╭──

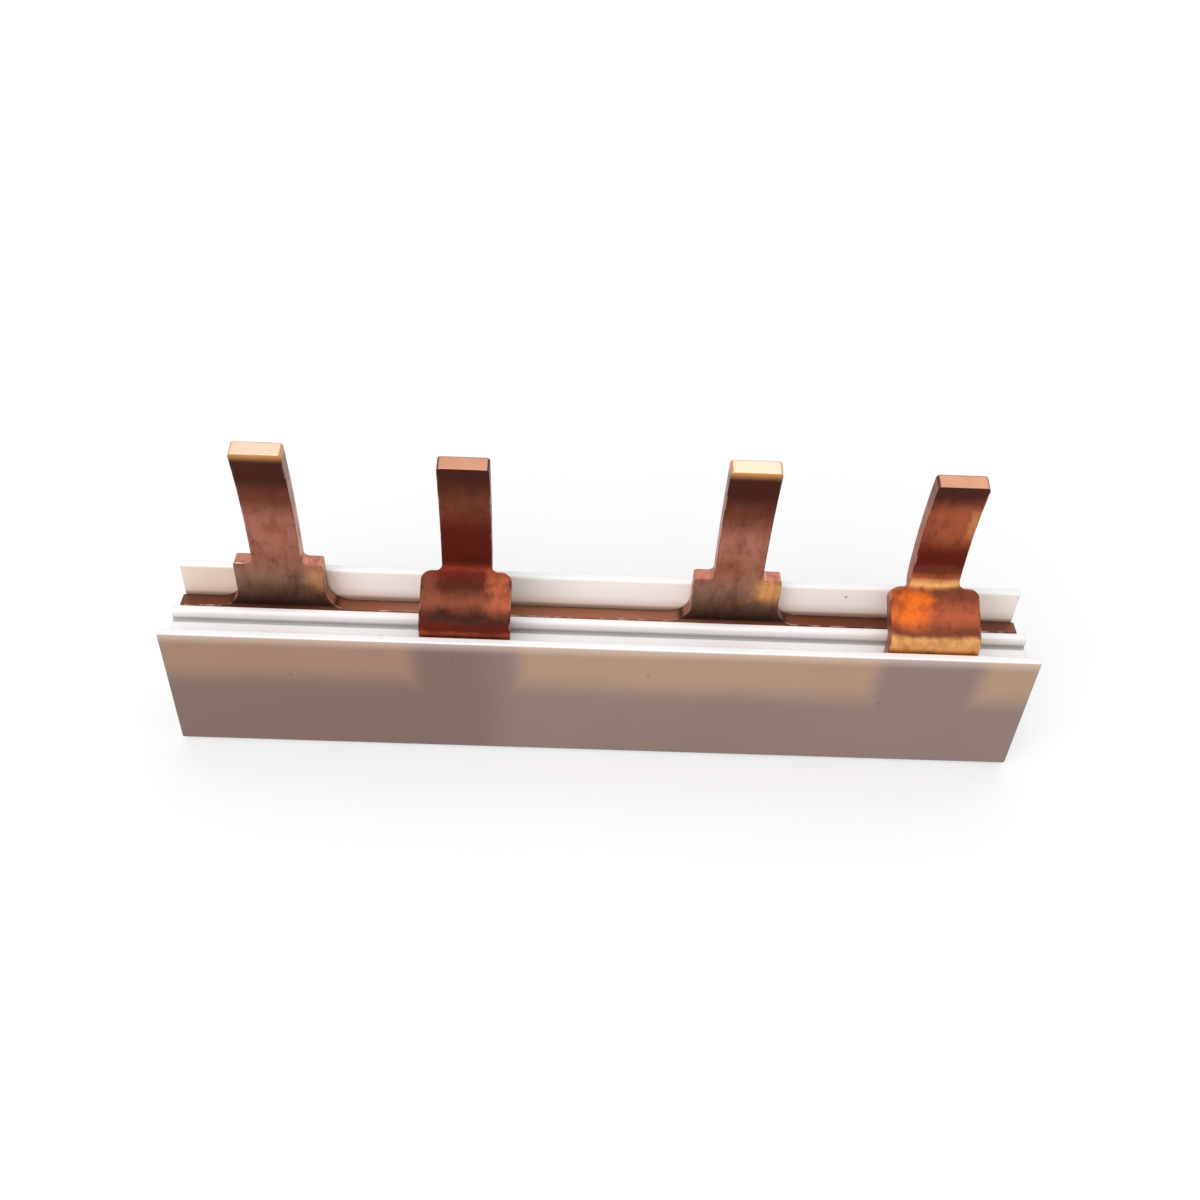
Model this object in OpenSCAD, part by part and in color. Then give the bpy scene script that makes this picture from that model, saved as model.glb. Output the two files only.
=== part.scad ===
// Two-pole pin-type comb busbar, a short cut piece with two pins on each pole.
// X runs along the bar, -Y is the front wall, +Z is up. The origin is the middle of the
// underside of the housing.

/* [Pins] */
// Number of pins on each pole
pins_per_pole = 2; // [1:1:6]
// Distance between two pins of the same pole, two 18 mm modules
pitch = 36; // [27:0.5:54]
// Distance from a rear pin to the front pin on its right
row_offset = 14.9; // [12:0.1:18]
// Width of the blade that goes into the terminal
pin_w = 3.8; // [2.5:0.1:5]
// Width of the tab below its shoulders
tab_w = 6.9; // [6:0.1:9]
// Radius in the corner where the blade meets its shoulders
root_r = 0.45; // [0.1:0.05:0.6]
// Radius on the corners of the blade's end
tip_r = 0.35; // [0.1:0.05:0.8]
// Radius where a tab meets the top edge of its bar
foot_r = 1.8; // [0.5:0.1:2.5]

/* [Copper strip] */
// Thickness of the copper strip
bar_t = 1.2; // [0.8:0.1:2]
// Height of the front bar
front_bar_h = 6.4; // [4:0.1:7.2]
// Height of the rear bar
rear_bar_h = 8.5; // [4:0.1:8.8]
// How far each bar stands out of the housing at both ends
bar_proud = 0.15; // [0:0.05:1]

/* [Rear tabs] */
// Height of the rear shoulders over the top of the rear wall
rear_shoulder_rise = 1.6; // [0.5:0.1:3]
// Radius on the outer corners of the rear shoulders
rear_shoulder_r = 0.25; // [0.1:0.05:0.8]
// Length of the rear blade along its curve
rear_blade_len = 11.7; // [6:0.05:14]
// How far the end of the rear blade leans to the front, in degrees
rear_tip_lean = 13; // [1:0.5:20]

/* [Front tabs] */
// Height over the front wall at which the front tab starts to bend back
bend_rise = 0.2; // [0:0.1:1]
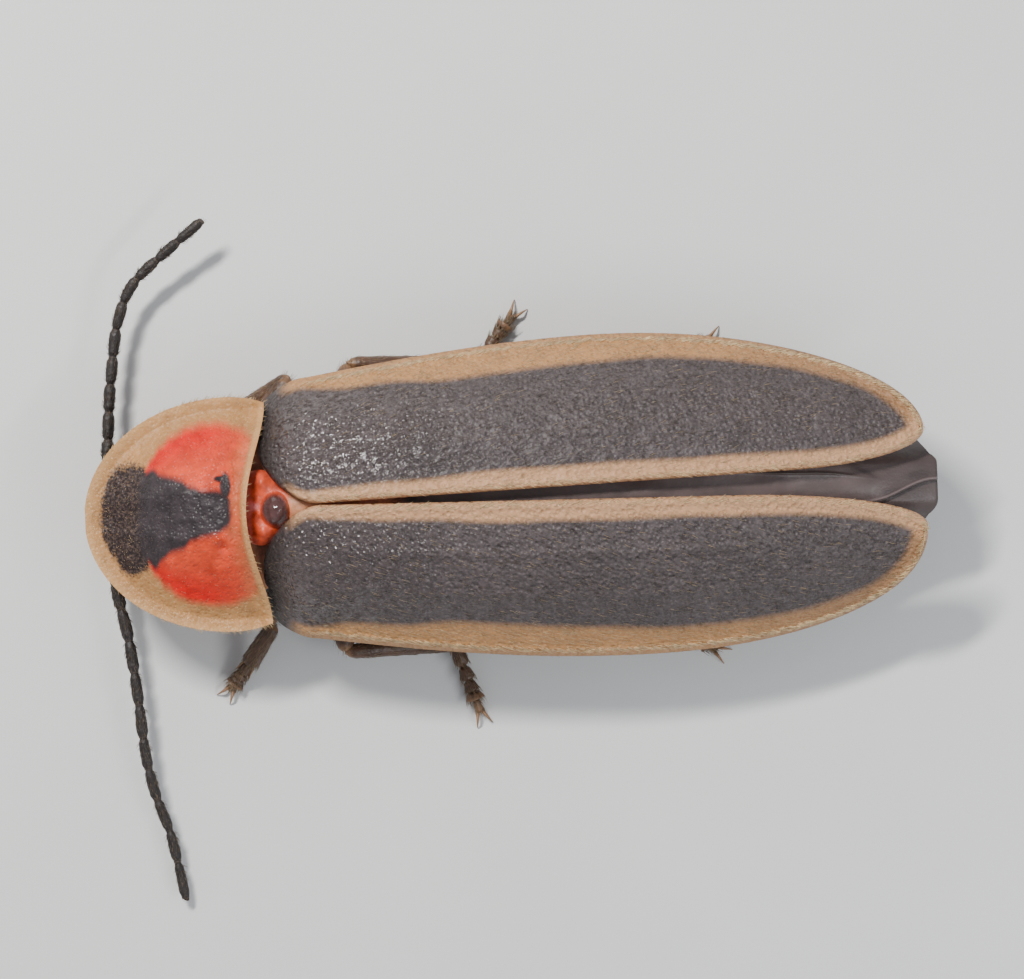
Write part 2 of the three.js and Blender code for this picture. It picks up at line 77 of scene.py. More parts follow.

╰──

Required task: Filter the listing above for the string "picture" and copy every matching line.

Response to this task:
Model this object in OpenSCAD, part by part and in color. Then give the bpy scene script that makes this picture from that model, saved as model.glb. Output the two files only.
Write part 2 of the three.js and Blender code for this picture. It picks up at line 77 of scene.py. More parts follow.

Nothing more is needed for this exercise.